§ JOB
Look through the data below and return each line where "point" appears.

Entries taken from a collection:
※

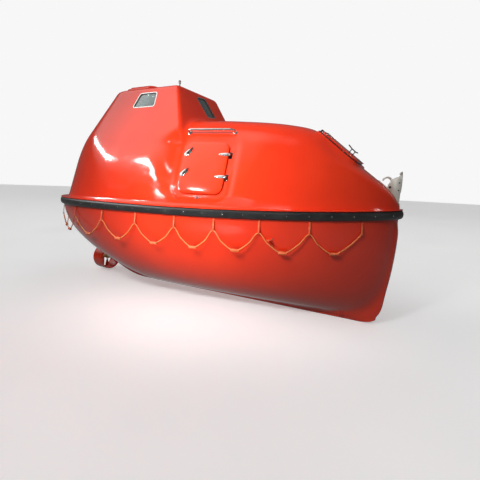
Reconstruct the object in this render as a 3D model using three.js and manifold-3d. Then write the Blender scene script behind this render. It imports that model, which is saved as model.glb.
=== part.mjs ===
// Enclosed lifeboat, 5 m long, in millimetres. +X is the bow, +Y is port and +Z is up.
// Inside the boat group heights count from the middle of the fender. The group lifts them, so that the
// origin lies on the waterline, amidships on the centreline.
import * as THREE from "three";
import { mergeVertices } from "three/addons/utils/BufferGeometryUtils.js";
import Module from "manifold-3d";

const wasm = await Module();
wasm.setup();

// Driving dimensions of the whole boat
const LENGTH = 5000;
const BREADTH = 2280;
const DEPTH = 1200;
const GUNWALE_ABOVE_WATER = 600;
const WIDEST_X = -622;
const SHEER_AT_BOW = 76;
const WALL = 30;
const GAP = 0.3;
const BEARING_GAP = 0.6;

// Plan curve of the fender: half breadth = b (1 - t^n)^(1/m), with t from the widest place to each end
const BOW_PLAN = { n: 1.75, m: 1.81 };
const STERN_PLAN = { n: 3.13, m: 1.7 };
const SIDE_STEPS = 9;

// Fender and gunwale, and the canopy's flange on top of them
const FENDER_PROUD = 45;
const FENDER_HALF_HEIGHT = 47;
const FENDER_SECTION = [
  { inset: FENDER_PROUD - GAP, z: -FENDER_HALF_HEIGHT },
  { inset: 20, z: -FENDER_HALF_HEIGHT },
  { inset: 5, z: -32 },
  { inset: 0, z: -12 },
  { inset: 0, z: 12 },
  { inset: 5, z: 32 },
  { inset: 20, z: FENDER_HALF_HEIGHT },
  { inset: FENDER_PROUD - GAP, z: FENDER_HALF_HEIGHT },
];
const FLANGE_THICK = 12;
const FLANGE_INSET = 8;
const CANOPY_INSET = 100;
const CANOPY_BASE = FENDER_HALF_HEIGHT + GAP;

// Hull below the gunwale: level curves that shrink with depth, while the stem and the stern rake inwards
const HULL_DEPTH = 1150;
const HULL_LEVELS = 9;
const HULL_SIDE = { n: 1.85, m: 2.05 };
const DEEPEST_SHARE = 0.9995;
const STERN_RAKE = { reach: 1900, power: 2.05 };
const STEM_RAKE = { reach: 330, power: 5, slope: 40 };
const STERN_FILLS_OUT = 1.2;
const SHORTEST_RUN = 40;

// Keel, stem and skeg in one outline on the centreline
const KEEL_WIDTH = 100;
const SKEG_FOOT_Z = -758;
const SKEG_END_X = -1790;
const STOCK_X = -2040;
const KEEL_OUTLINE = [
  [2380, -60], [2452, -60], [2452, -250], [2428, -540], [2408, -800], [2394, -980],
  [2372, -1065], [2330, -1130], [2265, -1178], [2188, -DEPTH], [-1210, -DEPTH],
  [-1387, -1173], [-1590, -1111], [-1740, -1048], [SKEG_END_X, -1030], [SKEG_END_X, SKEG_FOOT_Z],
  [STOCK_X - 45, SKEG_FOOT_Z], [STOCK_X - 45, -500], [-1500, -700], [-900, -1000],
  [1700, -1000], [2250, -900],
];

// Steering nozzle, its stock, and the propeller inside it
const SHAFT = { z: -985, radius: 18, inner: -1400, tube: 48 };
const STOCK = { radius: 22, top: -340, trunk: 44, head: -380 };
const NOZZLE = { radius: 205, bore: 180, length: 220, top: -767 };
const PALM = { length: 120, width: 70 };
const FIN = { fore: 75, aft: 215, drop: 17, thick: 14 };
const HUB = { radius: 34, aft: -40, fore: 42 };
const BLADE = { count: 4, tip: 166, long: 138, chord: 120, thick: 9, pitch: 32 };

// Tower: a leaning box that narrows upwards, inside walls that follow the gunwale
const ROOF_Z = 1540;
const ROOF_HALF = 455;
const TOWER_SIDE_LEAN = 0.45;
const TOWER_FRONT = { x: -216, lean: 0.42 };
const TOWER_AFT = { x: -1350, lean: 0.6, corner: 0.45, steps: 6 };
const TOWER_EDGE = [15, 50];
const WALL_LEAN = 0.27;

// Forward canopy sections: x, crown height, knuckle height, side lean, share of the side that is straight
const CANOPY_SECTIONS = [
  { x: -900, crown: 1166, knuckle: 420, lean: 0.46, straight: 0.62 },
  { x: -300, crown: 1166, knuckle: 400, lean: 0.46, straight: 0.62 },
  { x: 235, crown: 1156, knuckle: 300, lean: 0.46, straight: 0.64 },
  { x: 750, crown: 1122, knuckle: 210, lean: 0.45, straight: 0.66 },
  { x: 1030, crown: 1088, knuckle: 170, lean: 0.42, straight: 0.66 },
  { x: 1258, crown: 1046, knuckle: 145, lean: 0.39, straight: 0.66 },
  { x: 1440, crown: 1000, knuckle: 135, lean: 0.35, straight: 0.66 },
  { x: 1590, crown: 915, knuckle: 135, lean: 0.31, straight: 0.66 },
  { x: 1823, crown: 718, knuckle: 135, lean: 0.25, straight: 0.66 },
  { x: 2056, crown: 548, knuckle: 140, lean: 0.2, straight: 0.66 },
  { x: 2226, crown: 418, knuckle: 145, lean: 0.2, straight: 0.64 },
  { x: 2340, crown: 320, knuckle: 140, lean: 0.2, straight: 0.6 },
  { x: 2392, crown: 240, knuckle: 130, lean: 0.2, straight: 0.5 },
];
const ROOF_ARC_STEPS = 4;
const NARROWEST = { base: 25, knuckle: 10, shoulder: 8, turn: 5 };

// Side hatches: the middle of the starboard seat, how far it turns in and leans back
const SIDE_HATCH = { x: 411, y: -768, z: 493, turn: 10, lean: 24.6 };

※

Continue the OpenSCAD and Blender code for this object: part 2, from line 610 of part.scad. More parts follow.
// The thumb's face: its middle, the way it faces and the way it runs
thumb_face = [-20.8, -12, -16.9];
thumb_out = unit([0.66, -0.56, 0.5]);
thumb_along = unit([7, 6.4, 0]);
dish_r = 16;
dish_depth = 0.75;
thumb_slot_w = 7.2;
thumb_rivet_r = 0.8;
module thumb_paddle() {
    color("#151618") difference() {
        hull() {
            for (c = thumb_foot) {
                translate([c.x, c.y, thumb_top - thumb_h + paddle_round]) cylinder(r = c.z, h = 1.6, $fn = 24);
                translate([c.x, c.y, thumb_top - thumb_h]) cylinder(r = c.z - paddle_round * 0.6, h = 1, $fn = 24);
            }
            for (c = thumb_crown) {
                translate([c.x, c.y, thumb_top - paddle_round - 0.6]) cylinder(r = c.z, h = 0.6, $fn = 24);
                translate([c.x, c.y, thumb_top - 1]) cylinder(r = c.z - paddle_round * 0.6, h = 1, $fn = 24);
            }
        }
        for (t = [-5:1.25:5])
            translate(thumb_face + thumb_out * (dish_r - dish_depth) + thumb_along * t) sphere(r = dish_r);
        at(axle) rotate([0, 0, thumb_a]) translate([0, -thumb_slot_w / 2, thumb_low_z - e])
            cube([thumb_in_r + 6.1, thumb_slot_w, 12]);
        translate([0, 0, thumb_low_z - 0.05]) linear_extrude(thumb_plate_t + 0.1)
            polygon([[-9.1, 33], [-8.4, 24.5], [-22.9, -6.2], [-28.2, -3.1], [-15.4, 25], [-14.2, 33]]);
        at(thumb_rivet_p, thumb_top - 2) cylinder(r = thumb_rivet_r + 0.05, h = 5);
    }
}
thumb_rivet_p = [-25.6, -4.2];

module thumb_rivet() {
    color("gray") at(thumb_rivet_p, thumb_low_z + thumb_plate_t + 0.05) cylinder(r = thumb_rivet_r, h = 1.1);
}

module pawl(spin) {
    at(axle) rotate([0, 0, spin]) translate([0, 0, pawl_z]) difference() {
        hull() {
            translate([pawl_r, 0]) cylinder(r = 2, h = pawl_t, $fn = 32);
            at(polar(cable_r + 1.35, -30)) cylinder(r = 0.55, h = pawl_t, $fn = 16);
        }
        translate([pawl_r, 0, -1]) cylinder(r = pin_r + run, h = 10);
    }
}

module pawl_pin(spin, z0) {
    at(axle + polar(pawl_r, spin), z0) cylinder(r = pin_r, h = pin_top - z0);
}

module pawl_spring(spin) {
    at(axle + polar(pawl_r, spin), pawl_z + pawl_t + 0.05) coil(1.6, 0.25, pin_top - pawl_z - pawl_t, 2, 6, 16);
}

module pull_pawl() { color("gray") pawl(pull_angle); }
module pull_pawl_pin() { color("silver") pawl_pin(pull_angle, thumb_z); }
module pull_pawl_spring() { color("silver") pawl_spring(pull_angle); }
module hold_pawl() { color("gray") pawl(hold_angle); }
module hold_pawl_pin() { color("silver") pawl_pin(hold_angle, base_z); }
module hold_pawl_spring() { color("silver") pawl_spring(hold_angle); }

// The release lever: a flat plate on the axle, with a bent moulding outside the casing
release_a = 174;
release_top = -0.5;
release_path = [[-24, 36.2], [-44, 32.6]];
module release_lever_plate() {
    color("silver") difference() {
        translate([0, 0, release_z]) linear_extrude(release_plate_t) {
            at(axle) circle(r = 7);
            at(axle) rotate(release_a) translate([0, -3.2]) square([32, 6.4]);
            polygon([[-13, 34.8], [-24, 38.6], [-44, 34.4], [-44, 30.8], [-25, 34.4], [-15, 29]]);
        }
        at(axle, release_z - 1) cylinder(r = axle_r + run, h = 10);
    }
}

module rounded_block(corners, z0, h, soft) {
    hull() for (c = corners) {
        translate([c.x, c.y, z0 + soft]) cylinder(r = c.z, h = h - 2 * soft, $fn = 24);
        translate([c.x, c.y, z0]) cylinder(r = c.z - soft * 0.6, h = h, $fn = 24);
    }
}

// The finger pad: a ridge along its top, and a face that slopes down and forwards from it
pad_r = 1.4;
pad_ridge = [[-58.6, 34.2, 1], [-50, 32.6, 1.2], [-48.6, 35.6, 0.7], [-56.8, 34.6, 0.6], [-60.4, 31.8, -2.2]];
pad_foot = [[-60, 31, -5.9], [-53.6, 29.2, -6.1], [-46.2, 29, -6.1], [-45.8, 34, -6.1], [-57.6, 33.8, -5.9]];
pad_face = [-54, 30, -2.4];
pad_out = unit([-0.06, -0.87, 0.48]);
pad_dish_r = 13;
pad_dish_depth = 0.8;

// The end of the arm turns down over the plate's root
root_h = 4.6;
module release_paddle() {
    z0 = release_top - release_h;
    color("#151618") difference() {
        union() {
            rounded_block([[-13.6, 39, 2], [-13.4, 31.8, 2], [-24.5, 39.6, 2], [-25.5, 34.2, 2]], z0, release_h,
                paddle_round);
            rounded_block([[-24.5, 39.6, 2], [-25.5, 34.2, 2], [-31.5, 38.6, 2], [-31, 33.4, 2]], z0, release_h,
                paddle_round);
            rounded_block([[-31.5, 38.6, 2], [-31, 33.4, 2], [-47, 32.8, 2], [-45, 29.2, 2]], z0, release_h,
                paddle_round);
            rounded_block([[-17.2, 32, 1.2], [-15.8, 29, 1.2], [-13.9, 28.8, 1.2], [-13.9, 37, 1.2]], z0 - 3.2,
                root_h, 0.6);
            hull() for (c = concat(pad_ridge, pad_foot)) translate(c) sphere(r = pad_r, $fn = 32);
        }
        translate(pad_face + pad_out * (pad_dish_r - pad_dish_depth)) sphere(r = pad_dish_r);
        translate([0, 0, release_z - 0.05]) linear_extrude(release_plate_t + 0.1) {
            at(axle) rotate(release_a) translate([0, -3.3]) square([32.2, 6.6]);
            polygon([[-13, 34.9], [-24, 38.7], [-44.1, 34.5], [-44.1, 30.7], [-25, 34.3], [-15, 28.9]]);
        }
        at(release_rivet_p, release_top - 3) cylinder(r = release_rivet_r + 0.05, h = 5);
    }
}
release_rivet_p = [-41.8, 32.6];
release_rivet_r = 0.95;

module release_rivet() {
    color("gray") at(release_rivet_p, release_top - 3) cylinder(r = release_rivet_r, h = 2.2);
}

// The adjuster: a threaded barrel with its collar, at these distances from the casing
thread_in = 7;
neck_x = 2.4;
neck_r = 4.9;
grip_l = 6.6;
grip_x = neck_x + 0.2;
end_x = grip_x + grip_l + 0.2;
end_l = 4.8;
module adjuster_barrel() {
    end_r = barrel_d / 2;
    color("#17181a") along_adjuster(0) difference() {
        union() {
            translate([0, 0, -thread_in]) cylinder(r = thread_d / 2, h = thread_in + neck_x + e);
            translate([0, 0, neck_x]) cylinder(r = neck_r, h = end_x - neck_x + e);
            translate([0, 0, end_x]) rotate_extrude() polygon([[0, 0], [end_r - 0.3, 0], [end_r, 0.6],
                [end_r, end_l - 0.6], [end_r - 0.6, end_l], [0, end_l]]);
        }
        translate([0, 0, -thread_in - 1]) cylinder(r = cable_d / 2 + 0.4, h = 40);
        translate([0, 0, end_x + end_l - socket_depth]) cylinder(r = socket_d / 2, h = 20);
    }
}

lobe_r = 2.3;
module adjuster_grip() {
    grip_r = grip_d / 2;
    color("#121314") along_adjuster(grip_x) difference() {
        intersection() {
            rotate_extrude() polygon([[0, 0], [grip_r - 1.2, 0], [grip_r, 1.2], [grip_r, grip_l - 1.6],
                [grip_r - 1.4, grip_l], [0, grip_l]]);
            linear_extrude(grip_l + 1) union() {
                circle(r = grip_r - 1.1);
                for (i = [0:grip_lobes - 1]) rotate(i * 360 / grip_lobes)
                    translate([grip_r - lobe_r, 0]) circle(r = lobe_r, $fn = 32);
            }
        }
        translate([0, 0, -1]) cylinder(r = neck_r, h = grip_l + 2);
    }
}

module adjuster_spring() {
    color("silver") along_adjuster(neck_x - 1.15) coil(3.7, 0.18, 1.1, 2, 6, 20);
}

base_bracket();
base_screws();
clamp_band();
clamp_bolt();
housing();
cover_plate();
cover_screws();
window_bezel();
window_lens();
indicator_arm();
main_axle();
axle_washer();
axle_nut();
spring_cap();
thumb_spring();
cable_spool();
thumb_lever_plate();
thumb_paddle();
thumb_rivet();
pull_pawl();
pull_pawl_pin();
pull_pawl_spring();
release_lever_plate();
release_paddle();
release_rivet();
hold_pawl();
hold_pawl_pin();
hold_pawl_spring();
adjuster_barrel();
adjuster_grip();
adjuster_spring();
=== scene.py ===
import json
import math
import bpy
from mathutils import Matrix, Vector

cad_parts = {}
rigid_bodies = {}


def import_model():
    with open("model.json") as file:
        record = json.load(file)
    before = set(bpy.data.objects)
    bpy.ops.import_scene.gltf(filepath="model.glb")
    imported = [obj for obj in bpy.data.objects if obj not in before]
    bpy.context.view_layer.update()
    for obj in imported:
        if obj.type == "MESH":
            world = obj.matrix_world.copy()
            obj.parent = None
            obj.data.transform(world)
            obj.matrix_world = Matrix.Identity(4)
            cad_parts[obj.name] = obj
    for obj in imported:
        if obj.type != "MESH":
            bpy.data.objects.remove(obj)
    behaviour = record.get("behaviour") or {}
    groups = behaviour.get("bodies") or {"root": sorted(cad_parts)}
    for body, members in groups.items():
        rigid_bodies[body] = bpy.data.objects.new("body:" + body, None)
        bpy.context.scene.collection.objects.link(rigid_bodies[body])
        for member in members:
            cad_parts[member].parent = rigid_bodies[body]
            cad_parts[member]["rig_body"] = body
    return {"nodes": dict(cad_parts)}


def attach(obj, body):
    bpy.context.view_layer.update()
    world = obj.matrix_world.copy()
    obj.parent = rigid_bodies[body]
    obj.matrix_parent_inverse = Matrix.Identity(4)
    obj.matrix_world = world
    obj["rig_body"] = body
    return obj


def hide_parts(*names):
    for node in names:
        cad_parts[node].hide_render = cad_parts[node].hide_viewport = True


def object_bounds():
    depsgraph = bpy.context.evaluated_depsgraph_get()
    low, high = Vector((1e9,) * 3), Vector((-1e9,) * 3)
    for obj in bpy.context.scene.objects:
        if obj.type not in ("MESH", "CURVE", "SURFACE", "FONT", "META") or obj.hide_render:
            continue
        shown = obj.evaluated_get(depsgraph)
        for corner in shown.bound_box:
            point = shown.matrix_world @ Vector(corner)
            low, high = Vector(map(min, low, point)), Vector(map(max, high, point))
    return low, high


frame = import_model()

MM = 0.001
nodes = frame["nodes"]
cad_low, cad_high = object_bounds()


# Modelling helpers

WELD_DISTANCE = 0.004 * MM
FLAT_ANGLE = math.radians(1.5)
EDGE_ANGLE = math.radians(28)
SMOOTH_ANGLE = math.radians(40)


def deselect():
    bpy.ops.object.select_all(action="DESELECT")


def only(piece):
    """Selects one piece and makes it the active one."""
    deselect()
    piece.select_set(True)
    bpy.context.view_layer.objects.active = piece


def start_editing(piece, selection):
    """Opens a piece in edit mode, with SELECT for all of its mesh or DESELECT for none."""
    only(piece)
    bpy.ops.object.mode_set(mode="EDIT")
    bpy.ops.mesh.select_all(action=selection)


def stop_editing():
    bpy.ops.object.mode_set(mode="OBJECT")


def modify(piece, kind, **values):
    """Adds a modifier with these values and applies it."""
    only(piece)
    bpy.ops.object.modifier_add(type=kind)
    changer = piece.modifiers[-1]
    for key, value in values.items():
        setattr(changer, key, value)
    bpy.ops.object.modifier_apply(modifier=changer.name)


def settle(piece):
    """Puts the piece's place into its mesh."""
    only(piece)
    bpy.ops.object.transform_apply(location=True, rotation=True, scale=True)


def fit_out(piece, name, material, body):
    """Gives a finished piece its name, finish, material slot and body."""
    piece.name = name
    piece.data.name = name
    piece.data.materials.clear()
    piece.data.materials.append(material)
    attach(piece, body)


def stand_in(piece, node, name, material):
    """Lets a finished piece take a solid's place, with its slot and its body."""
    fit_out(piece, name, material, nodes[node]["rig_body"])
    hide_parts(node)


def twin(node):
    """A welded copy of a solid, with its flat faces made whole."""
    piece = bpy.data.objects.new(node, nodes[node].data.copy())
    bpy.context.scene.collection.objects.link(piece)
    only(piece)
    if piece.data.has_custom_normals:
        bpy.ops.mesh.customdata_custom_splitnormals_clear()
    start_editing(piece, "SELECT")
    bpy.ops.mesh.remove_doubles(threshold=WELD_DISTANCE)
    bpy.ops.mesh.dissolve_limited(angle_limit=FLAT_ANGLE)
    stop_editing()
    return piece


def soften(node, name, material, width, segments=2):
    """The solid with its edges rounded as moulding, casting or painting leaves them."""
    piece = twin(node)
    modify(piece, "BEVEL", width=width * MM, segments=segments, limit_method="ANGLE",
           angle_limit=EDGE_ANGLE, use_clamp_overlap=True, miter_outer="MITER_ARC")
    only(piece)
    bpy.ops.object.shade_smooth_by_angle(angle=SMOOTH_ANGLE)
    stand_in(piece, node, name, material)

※

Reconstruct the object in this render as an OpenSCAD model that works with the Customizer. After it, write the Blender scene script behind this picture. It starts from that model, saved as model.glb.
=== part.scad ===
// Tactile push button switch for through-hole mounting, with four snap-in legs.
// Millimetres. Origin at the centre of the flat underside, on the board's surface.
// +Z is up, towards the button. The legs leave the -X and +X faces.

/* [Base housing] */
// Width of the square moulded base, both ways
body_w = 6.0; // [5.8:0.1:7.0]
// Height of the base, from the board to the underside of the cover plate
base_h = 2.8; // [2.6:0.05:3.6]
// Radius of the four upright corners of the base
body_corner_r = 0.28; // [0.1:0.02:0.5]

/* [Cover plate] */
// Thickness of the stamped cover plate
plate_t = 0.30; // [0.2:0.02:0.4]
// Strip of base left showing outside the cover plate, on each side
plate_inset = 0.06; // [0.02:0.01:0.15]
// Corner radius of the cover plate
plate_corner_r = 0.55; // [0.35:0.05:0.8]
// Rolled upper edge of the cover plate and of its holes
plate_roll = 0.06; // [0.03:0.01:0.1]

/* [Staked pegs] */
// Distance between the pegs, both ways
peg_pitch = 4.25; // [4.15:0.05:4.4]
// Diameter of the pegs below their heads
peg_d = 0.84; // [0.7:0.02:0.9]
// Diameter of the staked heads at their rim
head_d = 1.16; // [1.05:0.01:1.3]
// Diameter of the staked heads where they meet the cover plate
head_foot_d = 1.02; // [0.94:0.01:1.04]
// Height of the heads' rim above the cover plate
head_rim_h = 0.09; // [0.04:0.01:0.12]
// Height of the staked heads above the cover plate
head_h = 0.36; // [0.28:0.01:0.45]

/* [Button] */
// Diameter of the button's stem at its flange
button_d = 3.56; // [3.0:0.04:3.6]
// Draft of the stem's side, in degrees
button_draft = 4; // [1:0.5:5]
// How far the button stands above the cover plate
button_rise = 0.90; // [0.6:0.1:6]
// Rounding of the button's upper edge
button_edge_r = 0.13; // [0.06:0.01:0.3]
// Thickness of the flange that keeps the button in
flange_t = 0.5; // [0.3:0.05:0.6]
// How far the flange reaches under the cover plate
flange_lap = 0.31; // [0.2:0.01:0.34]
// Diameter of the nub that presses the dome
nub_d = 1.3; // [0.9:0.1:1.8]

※

§ THE RESULT
            point = shown.matrix_world @ Vector(corner)
            low, high = Vector(map(min, low, point)), Vector(map(max, high, point))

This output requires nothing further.